> [Source data]:
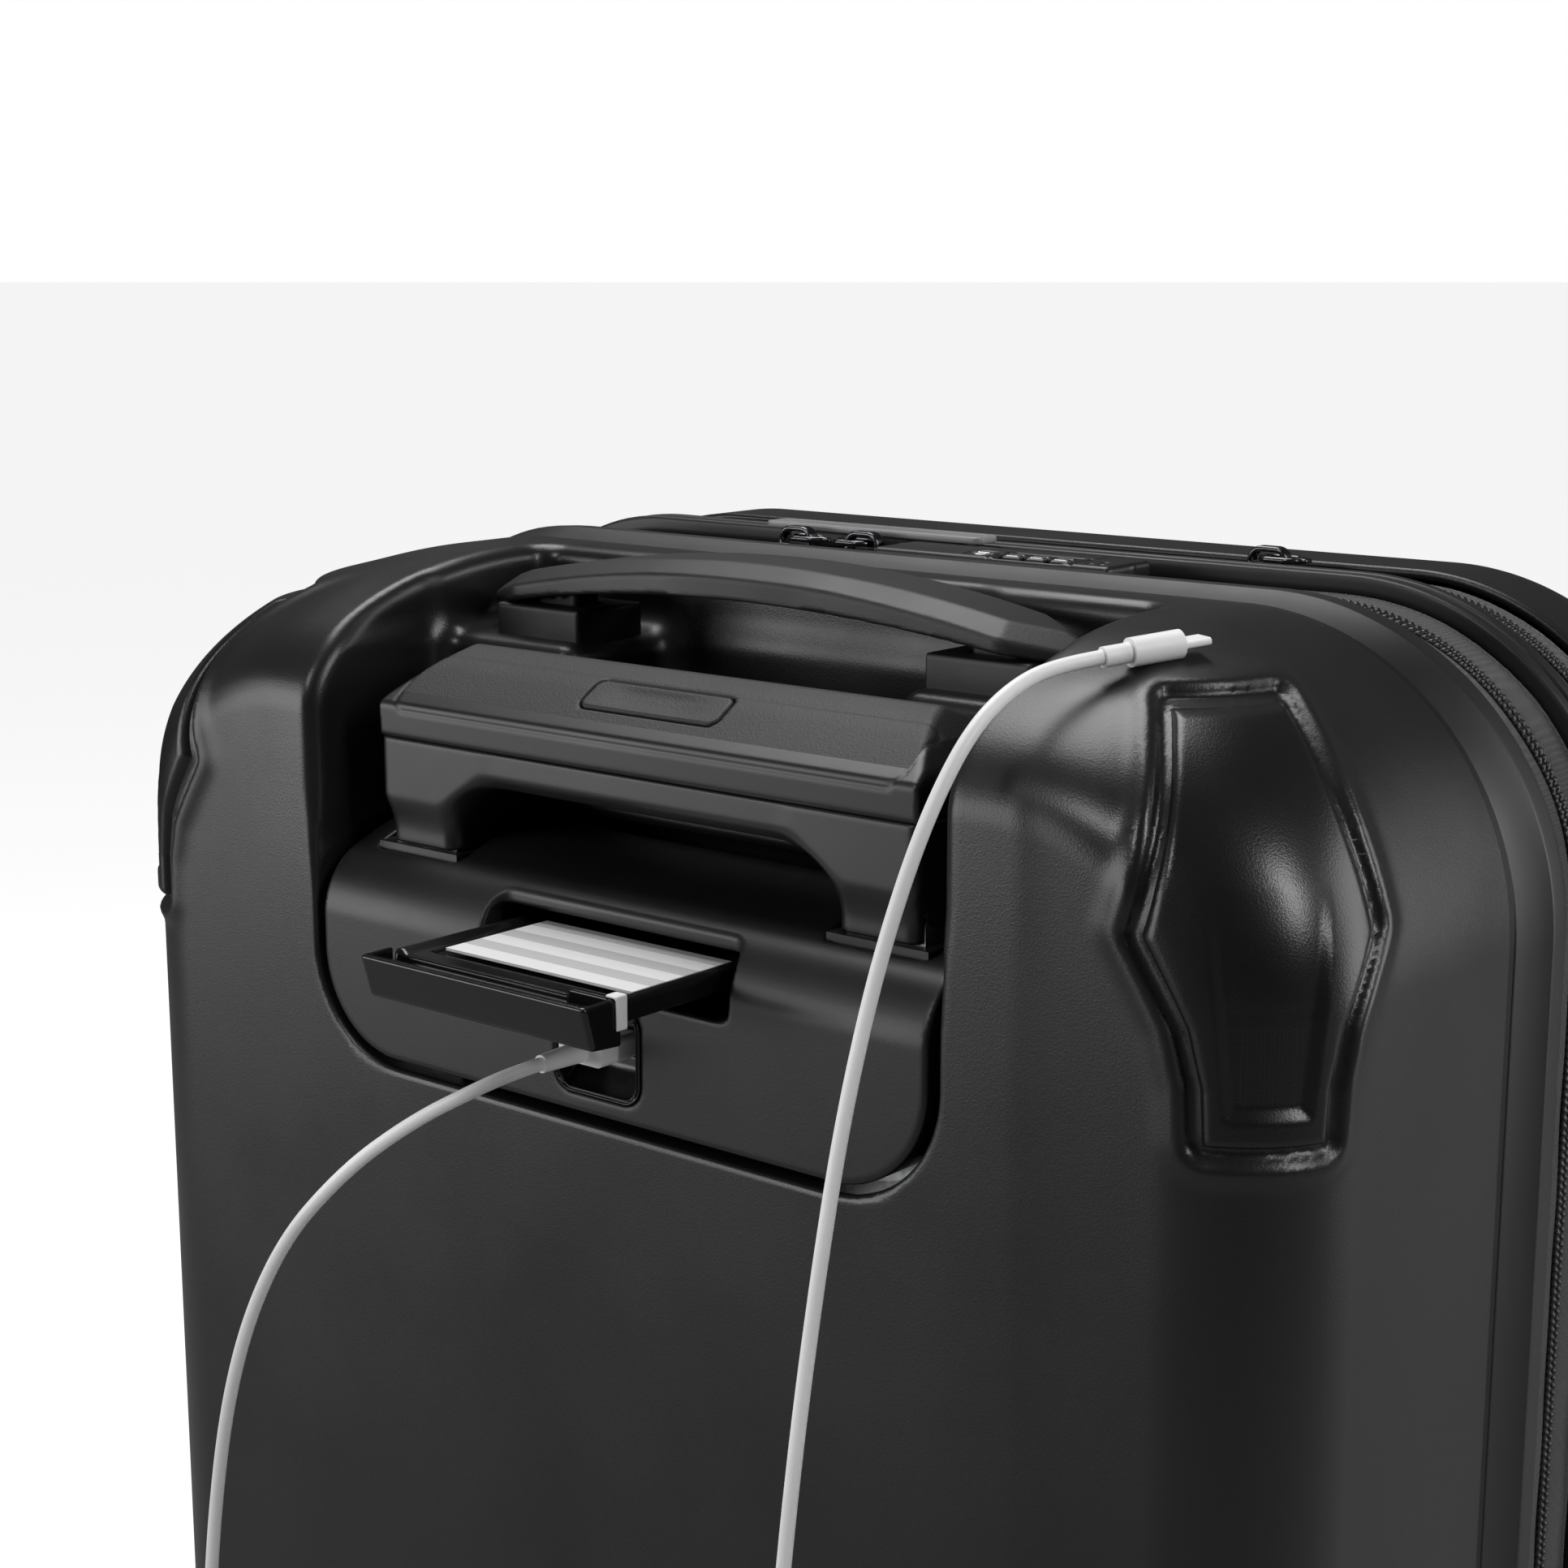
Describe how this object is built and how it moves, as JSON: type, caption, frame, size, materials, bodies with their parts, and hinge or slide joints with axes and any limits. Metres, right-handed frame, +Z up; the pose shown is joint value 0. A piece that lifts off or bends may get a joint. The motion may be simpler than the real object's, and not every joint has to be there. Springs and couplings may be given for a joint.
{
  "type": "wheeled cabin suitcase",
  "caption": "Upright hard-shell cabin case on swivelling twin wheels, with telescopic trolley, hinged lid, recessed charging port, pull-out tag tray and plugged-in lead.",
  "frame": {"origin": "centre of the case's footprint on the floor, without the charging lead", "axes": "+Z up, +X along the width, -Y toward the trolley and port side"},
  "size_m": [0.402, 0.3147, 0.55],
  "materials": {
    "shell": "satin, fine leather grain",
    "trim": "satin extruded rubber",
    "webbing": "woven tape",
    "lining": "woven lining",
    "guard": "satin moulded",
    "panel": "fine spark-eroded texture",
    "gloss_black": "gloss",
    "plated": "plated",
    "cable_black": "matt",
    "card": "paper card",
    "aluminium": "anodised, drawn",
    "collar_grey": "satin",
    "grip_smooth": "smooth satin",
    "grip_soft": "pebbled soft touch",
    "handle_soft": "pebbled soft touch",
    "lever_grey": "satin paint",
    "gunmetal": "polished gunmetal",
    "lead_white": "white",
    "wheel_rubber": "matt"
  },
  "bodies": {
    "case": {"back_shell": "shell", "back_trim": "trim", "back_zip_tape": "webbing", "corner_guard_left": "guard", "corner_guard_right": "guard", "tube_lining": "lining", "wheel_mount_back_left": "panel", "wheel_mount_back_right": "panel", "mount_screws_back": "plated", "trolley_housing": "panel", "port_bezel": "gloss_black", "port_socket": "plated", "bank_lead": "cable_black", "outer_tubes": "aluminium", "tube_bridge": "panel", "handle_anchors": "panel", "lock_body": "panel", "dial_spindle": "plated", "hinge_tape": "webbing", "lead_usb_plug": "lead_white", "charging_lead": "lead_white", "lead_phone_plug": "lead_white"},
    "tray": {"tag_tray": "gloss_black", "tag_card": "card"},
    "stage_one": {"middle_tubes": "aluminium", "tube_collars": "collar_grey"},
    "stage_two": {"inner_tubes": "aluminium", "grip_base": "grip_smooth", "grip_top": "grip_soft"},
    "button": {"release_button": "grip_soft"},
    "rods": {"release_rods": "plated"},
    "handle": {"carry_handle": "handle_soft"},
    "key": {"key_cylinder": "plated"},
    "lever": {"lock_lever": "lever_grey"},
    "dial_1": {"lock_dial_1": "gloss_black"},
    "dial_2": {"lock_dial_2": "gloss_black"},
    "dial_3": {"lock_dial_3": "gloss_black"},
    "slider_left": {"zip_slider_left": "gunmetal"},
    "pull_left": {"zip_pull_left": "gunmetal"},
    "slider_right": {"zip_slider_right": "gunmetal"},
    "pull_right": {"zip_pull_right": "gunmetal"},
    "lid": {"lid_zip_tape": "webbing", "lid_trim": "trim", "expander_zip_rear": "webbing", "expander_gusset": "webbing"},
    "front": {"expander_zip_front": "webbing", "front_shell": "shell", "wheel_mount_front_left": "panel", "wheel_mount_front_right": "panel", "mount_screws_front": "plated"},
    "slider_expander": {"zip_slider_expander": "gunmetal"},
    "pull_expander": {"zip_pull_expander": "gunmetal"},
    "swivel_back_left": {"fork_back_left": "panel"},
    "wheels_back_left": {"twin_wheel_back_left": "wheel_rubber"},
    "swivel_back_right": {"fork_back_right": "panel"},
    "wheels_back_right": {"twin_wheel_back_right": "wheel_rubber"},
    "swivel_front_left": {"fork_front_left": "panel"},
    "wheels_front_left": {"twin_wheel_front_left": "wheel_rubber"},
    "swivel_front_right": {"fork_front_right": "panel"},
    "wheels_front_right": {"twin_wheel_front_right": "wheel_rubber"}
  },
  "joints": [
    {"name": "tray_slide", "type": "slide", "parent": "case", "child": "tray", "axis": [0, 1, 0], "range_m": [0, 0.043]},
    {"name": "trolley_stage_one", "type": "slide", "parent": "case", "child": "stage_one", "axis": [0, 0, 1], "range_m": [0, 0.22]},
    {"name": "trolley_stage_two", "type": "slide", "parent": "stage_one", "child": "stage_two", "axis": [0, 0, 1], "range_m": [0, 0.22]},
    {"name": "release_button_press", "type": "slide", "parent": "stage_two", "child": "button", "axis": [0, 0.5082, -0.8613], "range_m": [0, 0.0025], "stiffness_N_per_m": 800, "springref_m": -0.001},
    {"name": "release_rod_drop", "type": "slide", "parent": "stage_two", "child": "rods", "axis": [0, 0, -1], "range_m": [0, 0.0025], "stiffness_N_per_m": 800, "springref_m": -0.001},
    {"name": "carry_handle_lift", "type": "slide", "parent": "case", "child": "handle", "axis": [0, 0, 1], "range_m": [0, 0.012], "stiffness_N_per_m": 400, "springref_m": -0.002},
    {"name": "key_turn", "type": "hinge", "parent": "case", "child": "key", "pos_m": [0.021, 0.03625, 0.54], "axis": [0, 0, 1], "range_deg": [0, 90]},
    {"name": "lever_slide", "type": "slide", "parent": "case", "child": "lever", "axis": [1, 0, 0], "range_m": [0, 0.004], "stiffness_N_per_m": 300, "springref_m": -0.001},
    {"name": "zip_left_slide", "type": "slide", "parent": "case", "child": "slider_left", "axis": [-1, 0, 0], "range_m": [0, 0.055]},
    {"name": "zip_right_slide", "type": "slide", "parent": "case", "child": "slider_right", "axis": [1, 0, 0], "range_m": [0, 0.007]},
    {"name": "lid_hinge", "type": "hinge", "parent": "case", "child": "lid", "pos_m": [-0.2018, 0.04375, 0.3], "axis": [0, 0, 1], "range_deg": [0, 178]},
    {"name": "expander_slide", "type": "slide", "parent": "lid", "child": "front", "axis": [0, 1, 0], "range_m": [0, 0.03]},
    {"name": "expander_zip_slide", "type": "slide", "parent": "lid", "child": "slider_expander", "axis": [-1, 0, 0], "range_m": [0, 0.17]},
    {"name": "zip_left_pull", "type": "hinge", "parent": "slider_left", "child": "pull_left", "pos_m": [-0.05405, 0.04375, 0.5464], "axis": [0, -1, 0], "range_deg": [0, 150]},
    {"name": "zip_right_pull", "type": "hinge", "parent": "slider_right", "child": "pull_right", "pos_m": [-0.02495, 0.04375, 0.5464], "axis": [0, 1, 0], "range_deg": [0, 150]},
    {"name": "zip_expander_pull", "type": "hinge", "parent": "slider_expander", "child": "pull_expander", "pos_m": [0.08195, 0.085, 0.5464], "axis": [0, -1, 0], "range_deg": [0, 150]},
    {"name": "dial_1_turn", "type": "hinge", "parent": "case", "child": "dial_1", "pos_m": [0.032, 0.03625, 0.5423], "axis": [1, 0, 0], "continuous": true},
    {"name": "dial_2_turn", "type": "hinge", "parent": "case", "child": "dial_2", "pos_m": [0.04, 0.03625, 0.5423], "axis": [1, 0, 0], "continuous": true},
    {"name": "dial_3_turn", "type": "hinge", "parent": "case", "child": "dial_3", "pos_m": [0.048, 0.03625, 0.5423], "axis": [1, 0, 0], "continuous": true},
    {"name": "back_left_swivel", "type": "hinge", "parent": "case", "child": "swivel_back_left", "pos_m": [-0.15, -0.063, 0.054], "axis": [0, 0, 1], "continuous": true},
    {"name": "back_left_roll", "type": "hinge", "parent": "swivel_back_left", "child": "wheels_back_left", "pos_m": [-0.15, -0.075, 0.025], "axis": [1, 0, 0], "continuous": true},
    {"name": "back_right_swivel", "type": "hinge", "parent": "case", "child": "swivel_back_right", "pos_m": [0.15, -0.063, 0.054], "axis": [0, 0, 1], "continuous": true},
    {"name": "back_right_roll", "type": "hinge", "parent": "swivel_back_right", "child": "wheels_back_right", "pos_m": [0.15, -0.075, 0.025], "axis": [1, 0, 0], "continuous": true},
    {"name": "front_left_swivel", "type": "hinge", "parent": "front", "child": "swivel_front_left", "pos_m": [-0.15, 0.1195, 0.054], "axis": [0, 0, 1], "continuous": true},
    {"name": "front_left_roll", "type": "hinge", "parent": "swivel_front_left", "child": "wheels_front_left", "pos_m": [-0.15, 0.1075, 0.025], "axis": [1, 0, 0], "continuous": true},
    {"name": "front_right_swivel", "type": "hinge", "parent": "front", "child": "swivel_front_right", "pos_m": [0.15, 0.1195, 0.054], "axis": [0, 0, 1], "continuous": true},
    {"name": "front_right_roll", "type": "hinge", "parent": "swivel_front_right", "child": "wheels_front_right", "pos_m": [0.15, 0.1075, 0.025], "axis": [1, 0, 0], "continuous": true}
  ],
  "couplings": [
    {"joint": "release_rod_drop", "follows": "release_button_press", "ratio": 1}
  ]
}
* * *
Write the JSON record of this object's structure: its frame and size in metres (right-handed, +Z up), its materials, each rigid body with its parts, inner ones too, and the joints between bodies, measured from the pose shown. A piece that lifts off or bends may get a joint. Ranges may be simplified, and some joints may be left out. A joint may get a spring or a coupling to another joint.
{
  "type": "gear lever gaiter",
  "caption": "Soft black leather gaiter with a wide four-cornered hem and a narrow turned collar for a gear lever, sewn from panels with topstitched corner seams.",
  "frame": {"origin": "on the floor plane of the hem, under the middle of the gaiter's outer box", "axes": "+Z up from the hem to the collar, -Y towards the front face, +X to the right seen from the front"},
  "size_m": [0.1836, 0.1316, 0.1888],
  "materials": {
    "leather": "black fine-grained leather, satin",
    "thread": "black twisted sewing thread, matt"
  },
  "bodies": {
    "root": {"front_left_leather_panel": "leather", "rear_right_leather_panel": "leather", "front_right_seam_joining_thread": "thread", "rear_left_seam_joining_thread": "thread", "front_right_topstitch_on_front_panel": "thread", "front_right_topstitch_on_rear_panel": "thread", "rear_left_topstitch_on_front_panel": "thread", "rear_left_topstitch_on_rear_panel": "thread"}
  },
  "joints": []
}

> [Short problem]:
Copy all lines from the material that include "parts".

> [Written response]:
Describe how this object is built and how it moves, as JSON: type, caption, frame, size, materials, bodies with their parts, and hinge or slide joints with axes and any limits. Metres, right-handed frame, +Z up; the pose shown is joint value 0. A piece that lifts off or bends may get a joint. The motion may be simpler than the real object's, and not every joint has to be there. Springs and couplings may be given for a joint.
Write the JSON record of this object's structure: its frame and size in metres (right-handed, +Z up), its materials, each rigid body with its parts, inner ones too, and the joints between bodies, measured from the pose shown. A piece that lifts off or bends may get a joint. Ranges may be simplified, and some joints may be left out. A joint may get a spring or a coupling to another joint.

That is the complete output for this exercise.